The Herald: Dwain Chambers was a client of ConteDwain Chambers was a client of Conte

These individuals collected countless sporting honours, with Jones perhaps the most lauded globally after winning three gold and two bronze medals at the 2000 Sydney Olympics.

There was not a jot of evidence at the time that she, nor any of her fellow BALCO clients, were cheating.

It was only when an anonymous individual posted a syringe full of Conte’s special substance, The Clear, to the United States Anti-Doping Agency which then set the train in motion for Conte and his athletes to be stopped.

It was, and two decades on remains, a remarkable tale.

The shock of Jones’ uncovering in particular was palpable across the globe and Conte ultimately served time in prison in 2005 after pleading guilty to conspiracy to distribute steroids and money laundering.

These days, the BALCO scandal is viewed with an air of nostalgia.

There’s many similarities in the way Lance Armstrong is looked at; that those were the bad old days.

Certainly, two decades is a long time, and the Russian doping scandal of 2014, in which it was found that Russia was operating a systematic, state-sponsored doping programme, has now displaced BALCO as the biggest doping scandal in sport.

But it’s difficult not to wonder if any lessons at all were learnt from BALCO.

Conte seems adamant there were few.

What his story tells us, first and foremost, is that if people think they can get away with it, often, they’ll cheat and cheat and cheat some more.

It’s almost certain that had Conte’s operation not been uncovered when it was, he and his athlete clients would have continued doping indefinitely.

So while drug-testing has moved on somewhat since the days of BALCO – there’s Whereabouts, the blood passport, a heavier focus on intelligence and improved testing procedures – there’s little to suggest that sport is actually cleaner than when Conte was supplying drugs to some of the biggest names in sport.

Look at the figures for those who are caught, for a start.
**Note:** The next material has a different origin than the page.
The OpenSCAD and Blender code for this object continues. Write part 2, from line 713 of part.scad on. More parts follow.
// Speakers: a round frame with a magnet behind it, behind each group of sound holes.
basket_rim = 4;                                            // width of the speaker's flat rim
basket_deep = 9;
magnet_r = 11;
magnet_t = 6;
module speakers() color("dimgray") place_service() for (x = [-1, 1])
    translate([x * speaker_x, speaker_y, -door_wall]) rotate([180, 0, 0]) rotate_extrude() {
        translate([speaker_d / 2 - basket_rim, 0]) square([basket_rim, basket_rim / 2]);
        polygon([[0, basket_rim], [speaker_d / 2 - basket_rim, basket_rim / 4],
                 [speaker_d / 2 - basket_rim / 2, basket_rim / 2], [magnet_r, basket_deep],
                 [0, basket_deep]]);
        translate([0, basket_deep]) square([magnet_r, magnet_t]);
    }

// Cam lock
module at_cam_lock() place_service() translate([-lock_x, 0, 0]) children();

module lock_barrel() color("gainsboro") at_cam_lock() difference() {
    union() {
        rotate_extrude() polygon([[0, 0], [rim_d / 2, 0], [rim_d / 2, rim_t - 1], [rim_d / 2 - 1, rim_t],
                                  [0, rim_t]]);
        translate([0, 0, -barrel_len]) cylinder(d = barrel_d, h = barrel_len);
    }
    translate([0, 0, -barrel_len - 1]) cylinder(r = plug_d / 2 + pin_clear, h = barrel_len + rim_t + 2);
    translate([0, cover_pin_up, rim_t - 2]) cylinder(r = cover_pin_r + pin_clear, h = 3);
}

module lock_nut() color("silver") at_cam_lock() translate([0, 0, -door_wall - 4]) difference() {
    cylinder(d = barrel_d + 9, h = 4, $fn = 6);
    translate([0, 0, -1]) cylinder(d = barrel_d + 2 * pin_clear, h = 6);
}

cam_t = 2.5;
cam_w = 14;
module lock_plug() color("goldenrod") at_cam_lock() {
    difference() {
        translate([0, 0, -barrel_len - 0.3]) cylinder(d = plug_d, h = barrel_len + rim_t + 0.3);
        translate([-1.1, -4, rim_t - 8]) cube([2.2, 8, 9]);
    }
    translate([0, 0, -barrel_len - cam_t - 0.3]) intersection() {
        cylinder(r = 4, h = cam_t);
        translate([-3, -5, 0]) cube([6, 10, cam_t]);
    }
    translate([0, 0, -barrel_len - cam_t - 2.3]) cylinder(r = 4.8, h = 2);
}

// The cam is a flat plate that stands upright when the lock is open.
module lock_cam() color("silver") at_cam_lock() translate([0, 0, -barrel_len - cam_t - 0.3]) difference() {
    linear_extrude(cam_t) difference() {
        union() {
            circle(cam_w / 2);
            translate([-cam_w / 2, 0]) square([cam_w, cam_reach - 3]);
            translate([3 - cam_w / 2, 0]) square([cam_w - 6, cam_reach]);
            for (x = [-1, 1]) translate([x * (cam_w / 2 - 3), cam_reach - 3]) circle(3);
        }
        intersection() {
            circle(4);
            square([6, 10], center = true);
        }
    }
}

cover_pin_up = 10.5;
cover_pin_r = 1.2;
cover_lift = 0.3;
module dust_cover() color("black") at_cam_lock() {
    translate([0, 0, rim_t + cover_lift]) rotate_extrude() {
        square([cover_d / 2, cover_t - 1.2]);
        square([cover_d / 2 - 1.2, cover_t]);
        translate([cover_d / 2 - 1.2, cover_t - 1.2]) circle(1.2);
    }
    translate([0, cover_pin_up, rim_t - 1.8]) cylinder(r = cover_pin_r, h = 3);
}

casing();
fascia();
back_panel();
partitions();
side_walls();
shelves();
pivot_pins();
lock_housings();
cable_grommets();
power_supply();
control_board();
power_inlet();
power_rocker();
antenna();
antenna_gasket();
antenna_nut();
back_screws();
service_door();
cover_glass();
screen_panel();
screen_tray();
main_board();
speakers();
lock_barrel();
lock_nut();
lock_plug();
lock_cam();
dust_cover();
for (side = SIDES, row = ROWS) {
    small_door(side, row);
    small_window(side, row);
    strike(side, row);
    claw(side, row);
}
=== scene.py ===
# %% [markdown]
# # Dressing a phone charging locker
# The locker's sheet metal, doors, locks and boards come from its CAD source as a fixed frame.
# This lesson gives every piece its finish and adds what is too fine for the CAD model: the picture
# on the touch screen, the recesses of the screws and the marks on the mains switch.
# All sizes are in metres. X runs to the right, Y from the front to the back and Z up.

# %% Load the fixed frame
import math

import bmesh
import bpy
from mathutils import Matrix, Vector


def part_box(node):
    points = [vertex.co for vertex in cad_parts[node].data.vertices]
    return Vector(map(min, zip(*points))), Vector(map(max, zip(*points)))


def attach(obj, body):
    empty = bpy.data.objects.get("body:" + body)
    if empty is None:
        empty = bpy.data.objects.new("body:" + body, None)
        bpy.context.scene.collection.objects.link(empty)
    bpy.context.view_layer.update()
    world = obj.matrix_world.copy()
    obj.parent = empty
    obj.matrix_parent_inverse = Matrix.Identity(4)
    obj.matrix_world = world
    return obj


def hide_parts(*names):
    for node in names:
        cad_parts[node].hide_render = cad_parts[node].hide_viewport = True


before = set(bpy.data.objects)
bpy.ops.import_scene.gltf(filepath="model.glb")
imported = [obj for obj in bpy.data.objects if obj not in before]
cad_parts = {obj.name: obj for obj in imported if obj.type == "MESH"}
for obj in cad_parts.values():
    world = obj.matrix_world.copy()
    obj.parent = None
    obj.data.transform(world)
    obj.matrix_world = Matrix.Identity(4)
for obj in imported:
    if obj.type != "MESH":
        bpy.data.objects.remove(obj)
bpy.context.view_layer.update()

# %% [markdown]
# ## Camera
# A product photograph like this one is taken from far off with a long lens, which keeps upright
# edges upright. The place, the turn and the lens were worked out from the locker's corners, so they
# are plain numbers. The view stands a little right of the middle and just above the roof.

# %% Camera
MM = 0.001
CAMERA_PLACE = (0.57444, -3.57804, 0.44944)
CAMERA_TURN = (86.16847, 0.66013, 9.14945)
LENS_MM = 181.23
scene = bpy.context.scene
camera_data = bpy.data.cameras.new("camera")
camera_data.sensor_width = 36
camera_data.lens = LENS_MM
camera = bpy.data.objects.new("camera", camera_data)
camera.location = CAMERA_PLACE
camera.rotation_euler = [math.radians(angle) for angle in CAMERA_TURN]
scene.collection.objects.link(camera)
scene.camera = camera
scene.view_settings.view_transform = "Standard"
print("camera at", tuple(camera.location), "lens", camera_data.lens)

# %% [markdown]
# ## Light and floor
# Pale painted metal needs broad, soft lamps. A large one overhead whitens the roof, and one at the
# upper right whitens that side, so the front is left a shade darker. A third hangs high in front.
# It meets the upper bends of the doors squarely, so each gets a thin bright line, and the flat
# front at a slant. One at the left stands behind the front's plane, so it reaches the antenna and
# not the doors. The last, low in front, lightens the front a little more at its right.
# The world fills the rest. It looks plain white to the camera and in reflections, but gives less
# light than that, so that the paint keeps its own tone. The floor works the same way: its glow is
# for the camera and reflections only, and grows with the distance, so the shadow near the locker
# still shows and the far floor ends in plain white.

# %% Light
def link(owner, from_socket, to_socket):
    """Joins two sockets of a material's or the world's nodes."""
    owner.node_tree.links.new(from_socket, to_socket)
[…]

Literally dozens of Kenyan runners are currently banned from racing. To this day, athletes are still being disqualified from the 2012 London Olympic Games. And just last month, former world number one tennis player, Simona Halep was banned for doping.
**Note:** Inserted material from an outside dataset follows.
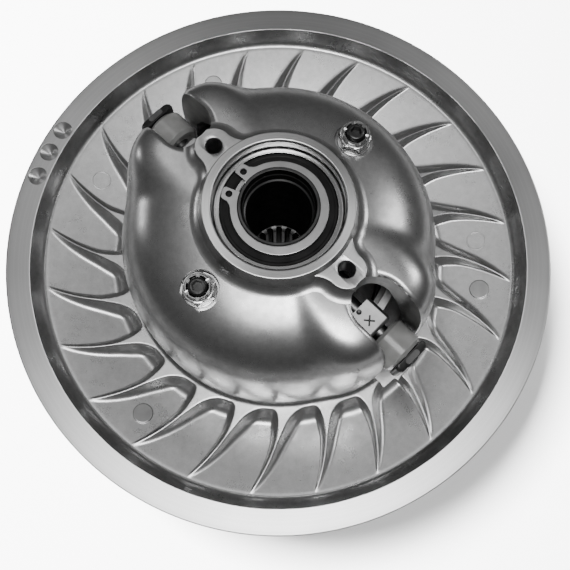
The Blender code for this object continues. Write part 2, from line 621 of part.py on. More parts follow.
def build():
    clear_scene()
    finishes = {
        "cast": material("cast_aluminium", (0.52, 0.52, 0.53), 0.38, 1.0),
        "carrier": material("machined_aluminium", (0.66, 0.66, 0.67), 0.30, 1.0),
        "post_steel": material("blackened_steel", (0.09, 0.09, 0.095), 0.42, 1.0),
        "steel": material("ground_steel", (0.48, 0.48, 0.50), 0.28, 1.0),
        "spring_steel": material("spring_steel", (0.40, 0.40, 0.41), 0.35, 1.0),
        "bearing_steel": material("bearing_steel", (0.58, 0.58, 0.60), 0.16, 1.0),
        "zinc": material("zinc_plate", (0.62, 0.62, 0.63), 0.22, 1.0),
        "bronze": material("sintered_bronze", (0.36, 0.25, 0.13), 0.45, 1.0),
        "rubber": material("seal_rubber", (0.02, 0.02, 0.02), 0.50, 0.0),
        "grey_plastic": material("grey_nylon", (0.42, 0.42, 0.42), 0.40, 0.0),
        "dark_plastic": material("dark_nylon", (0.10, 0.10, 0.10), 0.45, 0.0),
        "black_plastic": material("black_nylon", (0.03, 0.03, 0.03), 0.38, 0.0),
    }
    shaft = empty("shaft_axis")
    turning = empty("front_sheave_axis", shaft)
    sliding = empty("rear_sheave_axis", turning)

    post(finishes["post_steel"], shaft)
    helix_cam(finishes["steel"], shaft)
    outline = [(POST_SEAT_R + GAP, RIM_Z + 51.3), (22.5, RIM_Z + 51.3), (22.5, RIM_Z + 48.3),
               (POST_R + GAP, RIM_Z + 48.3), (POST_R + GAP, RIM_Z + 50.6)]
    turned("cam_spacer", outline, finishes["steel"], shaft, 24)
    middle = (BEARING_Z0 + BEARING_Z1) / 2
    outline = [(BEARING_IN_R, BEARING_Z1), (20.1, BEARING_Z1), (20.1, middle + 2.0), (19.5, middle),
               (20.1, middle - 2.0), (20.1, BEARING_Z0), (BEARING_IN_R, BEARING_Z0)]
    turned("bearing_inner_ring", outline, finishes["bearing_steel"], shaft, 28)
    circlip(finishes["spring_steel"], shaft)
    rear_retainer(finishes, shaft)

    bearing_balls(finishes["bearing_steel"], turning)
    front_sheave(finishes["cast"], turning)
    outline = [(25.2, BEARING_Z1), (BEARING_OUT_R, BEARING_Z1), (BEARING_OUT_R, BEARING_Z0),
               (25.2, BEARING_Z0), (25.2, middle - 2.0), (25.5, middle), (25.2, middle + 2.0)]
    turned("bearing_outer_ring", outline, finishes["bearing_steel"], turning, 28)
    for name, z in (("bearing_seal_front", BEARING_Z1 - 1.4), ("bearing_seal_rear", BEARING_Z0 + 0.4)):
        outline = [(20.4, z + 1.0), (24.9, z + 1.0), (24.9, z), (20.4, z)]
        turned(name, outline, finishes["rubber"], turning, 24)
    spring_cup(finishes["spring_steel"], turning)
    for number, angle in enumerate(STUD_ANGLES, 1):
        stud_set(number, angle, finishes, turning)
    spring(finishes["spring_steel"], turning)

    rear_sheave(finishes["cast"], sliding)
    roller_carrier(finishes["carrier"], sliding)
    for number, angle in enumerate(WINDOW_ANGLES, 1):
        roller_set(number, angle, finishes, sliding)
    outline = [(53.8, SPRING_Z[1] + 2.0), (59.2, SPRING_Z[1] + 2.0), (59.2, SPRING_Z[1] + GAP),
               (53.8, SPRING_Z[1] + GAP)]
    turned("spring_washer", outline, finishes["spring_steel"], sliding, 32)
    bush_spans = (("post_bush_front", (REAR_HUB_Z[1] - 9.0, REAR_HUB_Z[1] - 0.5)),
                  ("post_bush_rear", (REAR_HUB_Z[0] + 0.5, REAR_HUB_Z[0] + 9.0)))
    for name, (low, high) in bush_spans:
        outline = [(POST_R + GAP, high), (POST_R + 2.5, high), (POST_R + 2.5, low), (POST_R + GAP, low)]
        turned(name, outline, finishes["bronze"], sliding, 24)
    for number, (x, y) in enumerate(screw_places(), 1):
        cap_screw(f"carrier_screw_{number}", x, y, finishes["steel"], sliding)


build()
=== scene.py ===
"""The looks of the driven pulley set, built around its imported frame.

Lengths are in millimetres and angles in degrees, unless a name ends in _m. Heights written as
RIM_Z + value are counted from the front sheave's flat rim, as on a drawing. Each piece stands for
one CAD node: its shape follows the same formulas, with the edges, fillets, fins and threads that
the plain CAD solid leaves out.
"""

import math

import bmesh
import bpy
import numpy as np
from mathutils import Matrix, Vector


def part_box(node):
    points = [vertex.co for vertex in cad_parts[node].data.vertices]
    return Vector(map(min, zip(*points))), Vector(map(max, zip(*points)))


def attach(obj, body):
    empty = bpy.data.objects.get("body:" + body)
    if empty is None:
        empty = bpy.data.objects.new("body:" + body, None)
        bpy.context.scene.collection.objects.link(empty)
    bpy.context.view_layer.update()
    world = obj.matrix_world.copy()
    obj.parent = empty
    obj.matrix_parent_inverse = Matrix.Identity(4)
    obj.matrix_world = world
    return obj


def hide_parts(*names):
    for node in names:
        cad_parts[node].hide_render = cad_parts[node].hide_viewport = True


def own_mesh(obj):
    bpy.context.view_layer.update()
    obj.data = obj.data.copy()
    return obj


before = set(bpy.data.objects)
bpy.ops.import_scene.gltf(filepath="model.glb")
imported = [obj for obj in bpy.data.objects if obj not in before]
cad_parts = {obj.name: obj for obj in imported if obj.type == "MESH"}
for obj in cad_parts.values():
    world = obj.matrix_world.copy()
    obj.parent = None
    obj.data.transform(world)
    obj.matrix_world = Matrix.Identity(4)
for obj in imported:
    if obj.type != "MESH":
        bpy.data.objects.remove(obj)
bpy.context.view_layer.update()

MM = 0.001
GAP = 0.3                       # clearance between pieces that touch

# ---- driving dimensions, from the frame ---------------------------------------------------------
HUB_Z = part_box("front_sheave")[1].z / MM
POST_END_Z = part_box("post")[1].z / MM
RIM_Z = HUB_Z - 67.4
RIM_R = 137.5
RIM_IN_R = 125.3
BELT_SLOPE = math.tan(math.radians(13.5))
FACE_IN_R = 66.0
RIM_THICK = 10.5
BELT_GAP = 35.0
SHIFT = 22.0
TWIST = 30.0
FINS = 24
FIN_TIP_R = 119.6
FIN_TIP_ANGLE = 8.4
FIN_SWEEP = 8.5
FIN_FOOT_R = 80.0               # where a fin has its full height
COLUMNS_A_FIN = 48
WALL_FOOT_Z = RIM_Z - 9.6       # the finned face at the fins' tips
FLOOR_FALL = 9.5                # how far its floor falls from there to a fin's foot
CREST_FALL = 2.4                # how far the fins' crests fall over the same stretch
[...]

It doesn’t exactly paint a rosy picture.

Which is why it’s quite so hard to believe that individuals like Conte aren’t used more prolifically in the battle if not to eradicate doping then at least to reduce its obvious prevalence.

But the things Conte is saying these days doesn’t sit well with the guardians of clean sport.
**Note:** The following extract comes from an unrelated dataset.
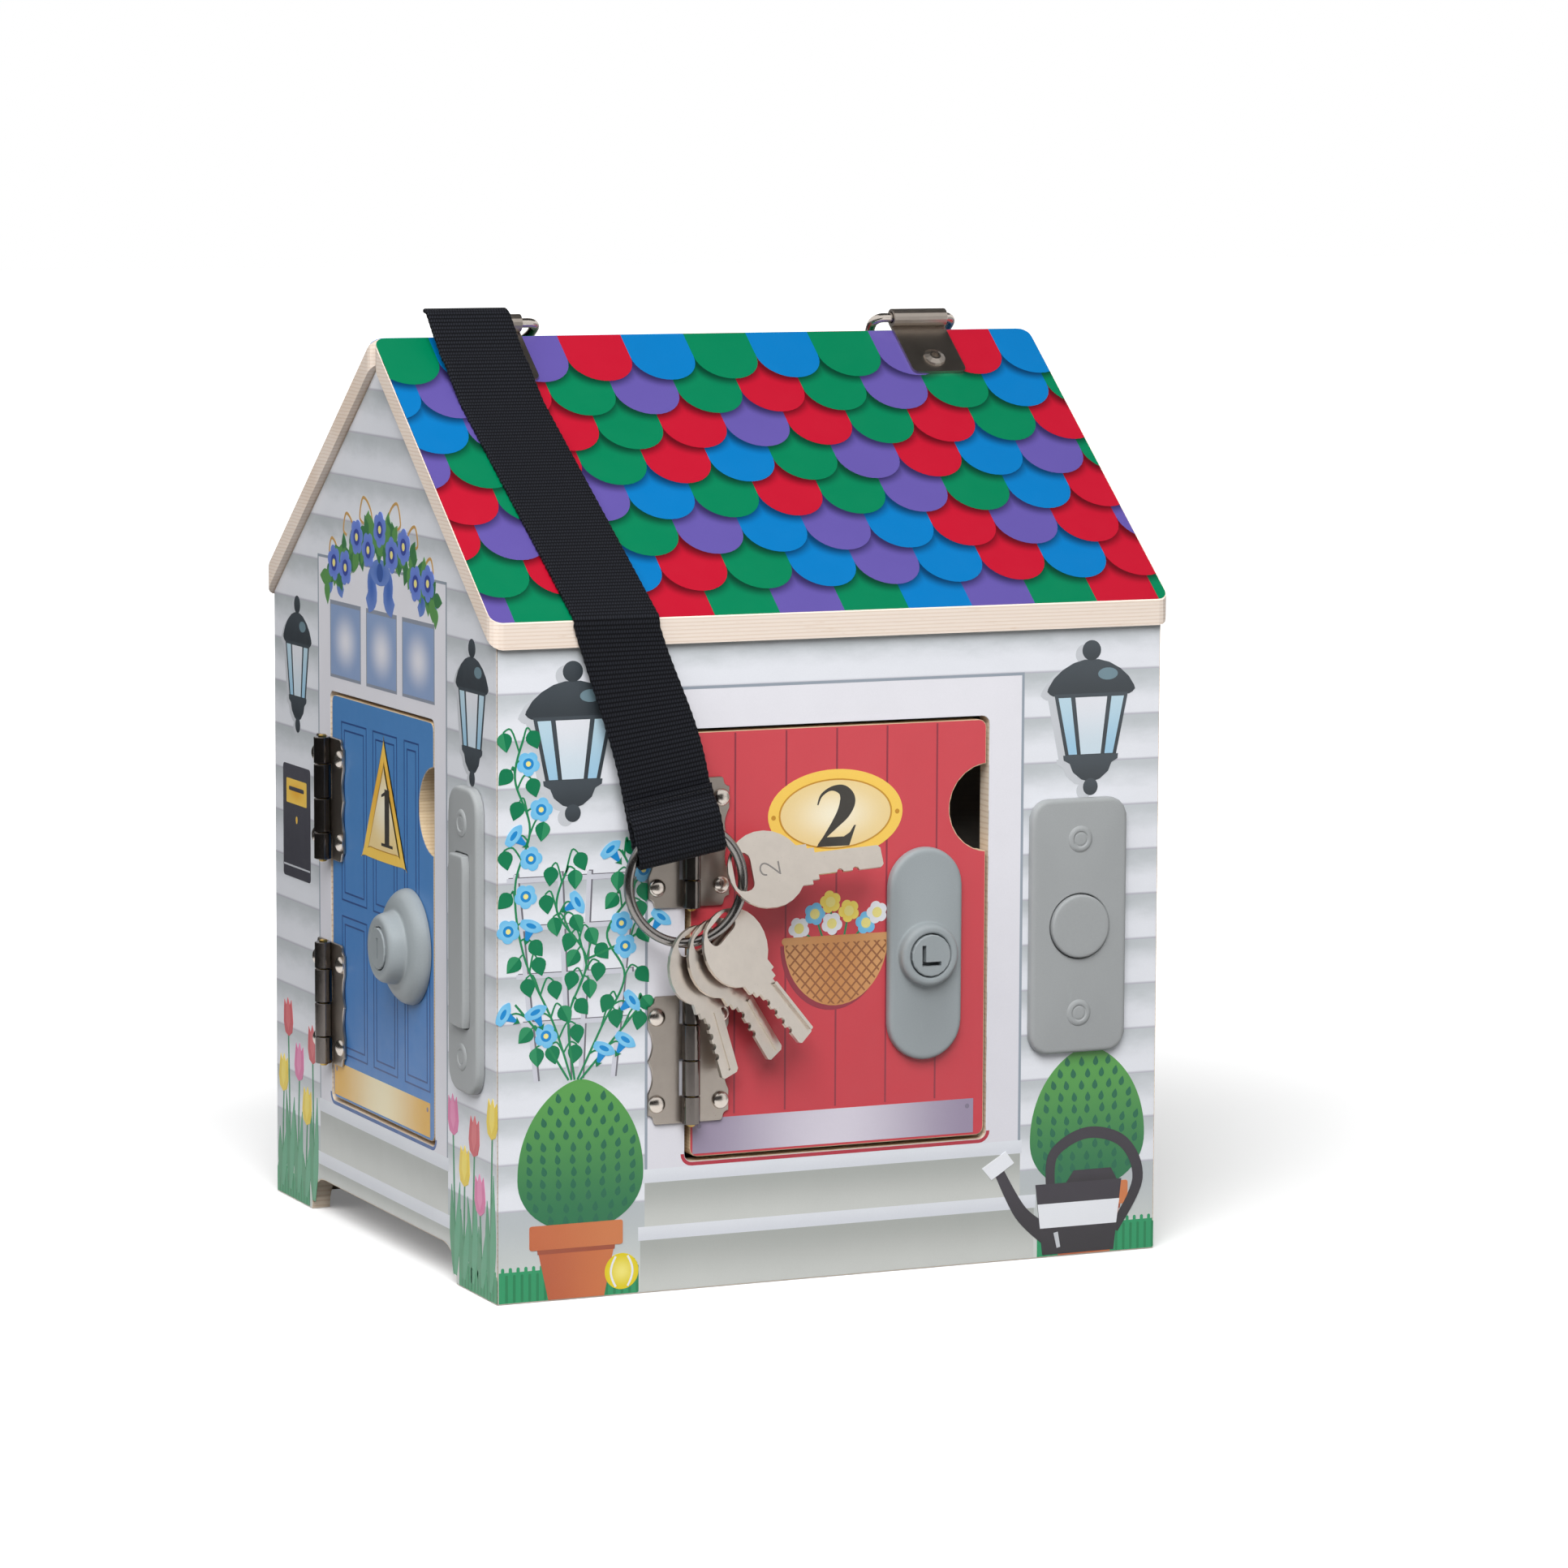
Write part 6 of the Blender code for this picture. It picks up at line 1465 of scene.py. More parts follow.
def lathe(shape, place, centre, profile, count, closedWay=False, slot=0):
    ringLoft(shape, circles(place, centre, profile, count), closedWay, slot)


def roundedProfile(points, radius=0.5, steps=4):
    # rounds the inner corners of a profile
    made = [points[0]]
    for index in range(1, len(points) - 1):
        a, b, c = (Vector(points[index + off]) for off in (-1, 0, 1))
        reach = min(radius, (a - b).length * 0.48, (c - b).length * 0.48)
        start, end = b + (a - b).normalized() * reach, b + (c - b).normalized() * reach
        for step in range(steps + 1):
            t = step / steps
            made.append(tuple(start * (1 - t) ** 2 + b * 2 * t * (1 - t) + end * t * t))
    return made + [points[-1]]


# bells

bellLook = {  # profiles of (depth, out) and (radius, out)
    "front": 3.1, "back": 0.3, "rim": ((0.0, 0.3), (0.0, 1.7), (0.12, 2.3), (0.45, 2.78), (0.95, 3.02), (1.6, 3.1)),
    "screw": ((4.4, -0.6), (4.4, 0.1), (3.5, 0.55), (2.7, 0.55), (2.35, 0.15), (1.9, 0.4), (0.4, 0.42)),
    "stem": ((2.8, -8.9), (2.8, 1.9)),
    "foot": (0.0, 1.8), "cap": ((0.0, 0.6), (0.12, 0.3), (0.4, 0.08), (0.9, 0.0), (2.2, 0.0)),  # cap: below front
}


def bellPlate(number):
    bell, look, count = bells[number], bellLook, 128
    centre, place = (bell["u"], bell["v"]), wallPlace(number)
    capWidth, capHeight, capCorner = bell["cap"]
    size = (bell["width"], bell["height"])
    rings = steppedRings(place, centre, size, bell["corner"], 0.5, look["rim"], 10, count)
    for gap, out in ((0.7, look["front"]), (0.4, look["front"] - 0.25), (0.4, look["back"])):
        size = (capWidth + 2 * gap, capHeight + 2 * gap)
        rings += steppedRings(place, centre, size, capCorner + gap, 0.0, ((0.0, out),), 10, count)
    shape = bmesh.new()
    ringLoft(shape, rings, True)
    screw = roundedProfile([(radius, look["front"] + out) for radius, out in look["screw"]], 0.3)
    for side in (-1, 1):
        lathe(shape, place, (centre[0], centre[1] + side * bell["spread"] / 2), screw, 40)
    node = f"bell_plate_{number}"
    finishPiece(node + "_moulding", shape, [greyPlastic], "house", [node], 32)


def bellButton(number):
    bell, look = bells[number], bellLook
    centre, place = (bell["u"], bell["v"]), wallPlace(number)
    width, height, corner = bell["cap"]
    shape = bmesh.new()
    lathe(shape, place, centre, look["stem"], 32)
    cap = [look["foot"]] + [(depth, bell["out"] - drop) for depth, drop in look["cap"]]
    ringLoft(shape, steppedRings(place, centre, (width, height), corner, 0.3, cap, 10, 96))
    node = f"bell_button_{number}"
    finishPiece(node + "_cap", shape, [greyPlastic], f"bell_{number}_body", [node], 32)


# locks

lockLook = {  # profiles of (radius, out) and (depth, out); the dome's flank grows with its size
    "dome": (
        (18.9, 0.3), (18.85, 1.4), (18.1, 3.1), (16.4, 4.7), (14.2, 5.6), (12.6, 5.9), (12.0, 6.4), (11.6, 8.2),
        (10.9, 10.4), (9.6, 11.5),
    ),
    "bore": (7.1, 0.3), "lip": ((7.6, 11.5), (7.1, 11.1)),
    "rim": ((0.0, 0.3), (0.0, 1.6), (0.15, 2.3), (0.55, 2.85), (1.2, 3.12), (2.0, 3.2)),
    "boss": ((11.0, 3.2), (10.3, 3.5), (10.0, 5.9), (9.0, 6.8), (7.6, 6.8), (7.1, 6.3), (7.1, 0.3)),
}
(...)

He alleges drug-taking remains rife in sport. 

He concedes it’s perhaps not at the volume in terms of dosage individuals are taking – something that’s a direct result of improved testing procedures – but he claims doping remains a hugely significant part of elite sport. The only difference being that instead of the drastic improvements seen by the likes of Jones, Bonds et al, the improvements are now slightly more subtle due to the somewhat decreased doping level by each guilty individual.

Whatever the anti-doping authorities say, there’s few who doubt they are lagging far behind those they’re hoping to catch. No one is remotely fooled that, on the whole, the anti-doping police are getting one over on the dopers.

So why not ask for more help from someone who actually knows what tools the “bad guys” are using to evade the testers quite so effectively? 

Using exclusively individuals who’ve never inhabited the murky world of doping is missing a trick.

Conte’s utterances on social media do, at times, give the impression he’s a somewhat off-the-wall character. But there’s nothing wrong with that.

Indeed, his charisma is likely much of the reason so many high-profile, already successful athletes risked their entire livelihoods to go all-in with him and join his doping programme.

Yes, Conte, who now operates Scientific Nutrition for Advanced Conditioning (SNAC Nutrition) which has never had an athlete test positive, and BALCO did untold damage to sport 20 years ago.

But two decades on, it seems crazy to not use him for good.